La subversión más profunda del discurso público mexicano sería una inyección del sentido común. Nos hemos encargado de cerrarle el paso a ese sentido para llenarnos la boca y los oídos de evasivas y fingimientos, para volver normal y tolerable la palabra hueca y el lenguaje muerto. El cuadro que nos ofrecen los ojos es maquillado de inmediato, para ajustarse a la marea de las modas. Los lugares comunes de lo políticamente correcto, las palabras desgastadas de la grandilocuencia y la perorata pontificante nos inundan. La atmósfera que respiramos se vuelve francamente asfixiante: imposible encontrar aire fresco entre las solemnidades de los que gobiernan y la prosopopeya de quienes se oponen. Si las ideas circundantes contrastan, entonan casi todas en la misma clave. Húmedos homenajes a la patria diamantina, gritos de alarma por la inminente catástrofe, afectadas ofrendas a los tópicos de moda.

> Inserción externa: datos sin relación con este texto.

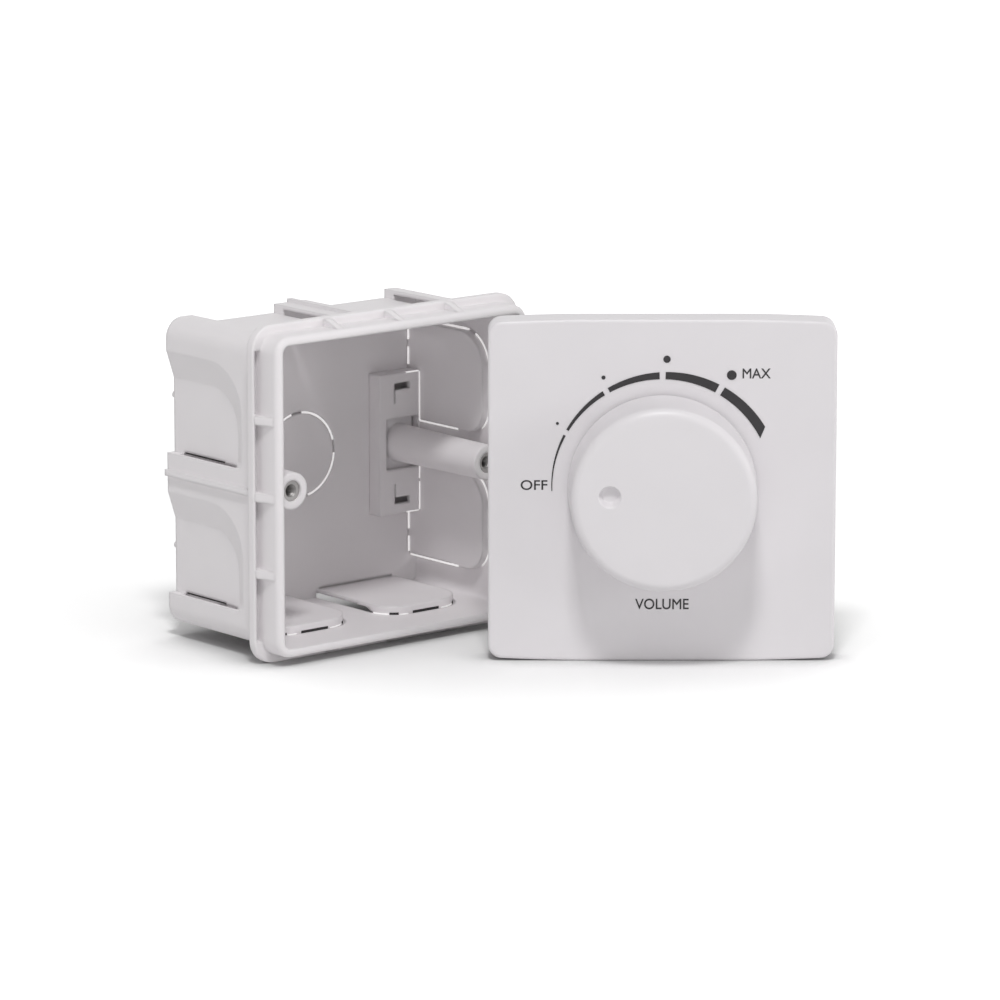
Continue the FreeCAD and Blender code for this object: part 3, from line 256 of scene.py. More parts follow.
def grain(tree, shader, field, strength, depth, edge=0.0):
    """Bump from a noise field, over edges rounded by edge millimetres."""
    bump = tree.nodes.new("ShaderNodeBump")
    bump.inputs["Strength"].default_value = strength
    bump.inputs["Distance"].default_value = depth * MM
    tree.links.new(field, bump.inputs["Height"])
    if edge > 0:
        rounding = tree.nodes.new("ShaderNodeBevel")
        rounding.samples = EDGE_SAMPLES
        rounding.inputs["Radius"].default_value = edge * MM
        tree.links.new(rounding.outputs["Normal"], bump.inputs["Normal"])
    tree.links.new(bump.outputs["Normal"], shader.inputs["Normal"])


print("edges are rounded with", EDGE_SAMPLES, "samples")

# %% [markdown]
# ## Moulded plastic
#
# The cover, the knob and the box are satin plastic from a mould: nearly one colour, faintly
# cloudy, with a grain too fine to see as dots. A single flat colour would look like paper. Three
# noise fields of very different scale give the clouds, the gloss and the grain. Their
# strengths are small, because the eye should feel them rather than see them. A row of the table
# has the colour, how far it strays, the roughness, the width of the rounded edges and, where it
# isn't the usual one, the strength of the grain.

# %% Plastic
CLOUD_SCALE = 60.0
GLOSS_SCALE = 300.0
GRAIN_SCALE = 5000.0
GRAIN_DEPTH = 0.02
GLOSSIER, DULLER = 0.05, 0.06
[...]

La recuperación del sentido común tiene un ángulo necesaria, tal vez involuntariamente, humorístico. Constatar la ridiculez del entorno, exhibir el contraste entre la expectativa y la experiencia, retratar nuestra fisonomía caricaturesca arranca risas. Pero en ese ánimo de desnudar nuestra contradicción hay una vocación crítica que bien podría llamarse filosófica: ver el mundo sin las escamas de lo ya dicho, acercarse a la realidad con el auxilio solitario de la inteligencia, en combate abierto con las verdades recibidas. Dicen que William James no encontraba diferencia entre el sentido común y el sentido del humor: son lo mismo, con la única diferencia de que el sentido común camina y el sentido del humor baila. El sentido del humor es una sensatez danzante.
No baila mucho el sentido común en México. Aterrados por la posibilidad de llevar mal el ritmo o dar un mal paso, estamos repletos de rodeos y ambigüedades, de engaños y adornos. Los empalagos de nuestra cultura patriotera convierten ese flechazo crítico que hay en el humor en un ímpetu extranjero, es decir, sospechoso. Su disposición burlona parece infamante; su ironía ofende. Los circunspectos dirán que el humor no es más que un entretenimiento; un desahogo divertido y trivial. Bromas que se agotan en la carcajada, pero que en nada ayudan a comprendernos. Se olvida que en todo pellizco humorístico se esconde un retrato y una denuncia.
La ausencia de Jorge Ibargüengoitia—que en estos días habría cumplido 80 años—subraya la ausencia o, por lo menos la escasez de un impulso danzarín en nuestra crítica. Cuánto nos falta ese ánimo de ver las contrahechuras de México sin el afán de construir un alegato científico, sin la avidez de servir a un partido o la pretensión de inventarse una Misión Histórica.